Antonoff, the War Minister, had an office in Smolny, as well as Krylenko and Dubenko, so it was the nerve centre for the army and navy, as well as the political centre.

In the corridors were stacks of literature which the people gobbled up eagerly. Pamphlets, books and official newspapers of the Bolshevik party like Rabotchi Poot and the Isvestia by the thousands were disposed of daily.

Soldiers, dead-weary, slept in the halls and on chairs and benches in unused rooms. Others stood alert and on guard before all sorts of committee rooms, and if you didn't have a pass like the one reproduced in this book you didn't get in. The passes were changed frequently to keep out spies.

In many windows were machine guns pointing blind eyes into the cold winter air. Rifles were stacked along the walls, and on the stone steps before the main entrance were several cannon.

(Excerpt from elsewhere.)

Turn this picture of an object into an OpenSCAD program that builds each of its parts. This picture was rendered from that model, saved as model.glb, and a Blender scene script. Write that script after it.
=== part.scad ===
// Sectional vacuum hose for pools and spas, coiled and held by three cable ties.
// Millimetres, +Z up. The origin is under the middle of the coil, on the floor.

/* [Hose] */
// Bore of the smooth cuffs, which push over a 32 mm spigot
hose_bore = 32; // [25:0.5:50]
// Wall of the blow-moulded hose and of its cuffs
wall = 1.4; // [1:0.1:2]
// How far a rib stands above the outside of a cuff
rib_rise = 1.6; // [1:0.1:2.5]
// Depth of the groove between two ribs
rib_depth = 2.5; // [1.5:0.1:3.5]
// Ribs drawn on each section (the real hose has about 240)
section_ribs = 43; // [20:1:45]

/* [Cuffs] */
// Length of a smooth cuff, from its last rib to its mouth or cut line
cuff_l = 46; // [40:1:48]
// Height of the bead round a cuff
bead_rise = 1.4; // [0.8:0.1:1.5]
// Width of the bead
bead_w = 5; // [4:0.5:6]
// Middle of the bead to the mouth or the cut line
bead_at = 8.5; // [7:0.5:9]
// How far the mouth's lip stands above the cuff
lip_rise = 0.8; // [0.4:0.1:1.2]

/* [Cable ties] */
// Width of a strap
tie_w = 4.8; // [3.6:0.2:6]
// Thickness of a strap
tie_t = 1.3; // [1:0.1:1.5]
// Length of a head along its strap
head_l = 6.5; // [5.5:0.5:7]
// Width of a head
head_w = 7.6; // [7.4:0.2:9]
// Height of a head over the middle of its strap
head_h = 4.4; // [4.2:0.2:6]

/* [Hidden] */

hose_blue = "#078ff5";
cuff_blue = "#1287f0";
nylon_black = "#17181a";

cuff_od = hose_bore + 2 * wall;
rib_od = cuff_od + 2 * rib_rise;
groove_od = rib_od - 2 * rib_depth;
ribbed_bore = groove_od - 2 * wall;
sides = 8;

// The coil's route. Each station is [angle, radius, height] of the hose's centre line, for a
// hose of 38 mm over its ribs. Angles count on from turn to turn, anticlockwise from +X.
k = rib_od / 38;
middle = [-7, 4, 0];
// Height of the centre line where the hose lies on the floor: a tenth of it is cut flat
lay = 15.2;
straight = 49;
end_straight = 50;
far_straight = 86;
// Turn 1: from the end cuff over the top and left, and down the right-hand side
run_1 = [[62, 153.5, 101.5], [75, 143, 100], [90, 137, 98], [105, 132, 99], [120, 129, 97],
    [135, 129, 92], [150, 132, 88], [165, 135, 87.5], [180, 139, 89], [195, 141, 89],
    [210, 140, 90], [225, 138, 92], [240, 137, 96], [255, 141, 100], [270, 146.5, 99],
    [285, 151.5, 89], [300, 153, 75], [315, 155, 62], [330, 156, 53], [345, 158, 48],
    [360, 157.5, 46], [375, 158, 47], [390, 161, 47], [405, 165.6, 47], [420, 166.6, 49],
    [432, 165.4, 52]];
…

In the court were armoured cars ready for action. Smolny was always well guarded by volunteers.

No matter how late the meetings lasted, and they usually broke up about 4 o'clock in the morning, the street-car employees kept the cars waiting. When the heaviest snowstorms blocked up the traffic, soldiers and sailors and working women came out on the streets and kept the tracks clear to Smolny. Often it was the only line running in the city.

I have heard that Smolny was the bought establishment of the German imperialists. I have tried to give a true picture of Smolny. It was not the kind of place in which an imperialist of any sort would have been comfortable. I never heard any leader or any of the thousands of soldiers, workers or peasants who came there express one trace of sympathy for the German Government. They have, however, the same feeling that President Wilson has about speaking to the people of Austria and Germany over the heads of their autocratic military leaders. And how successful they are in this must one day be obvious to a doubting world.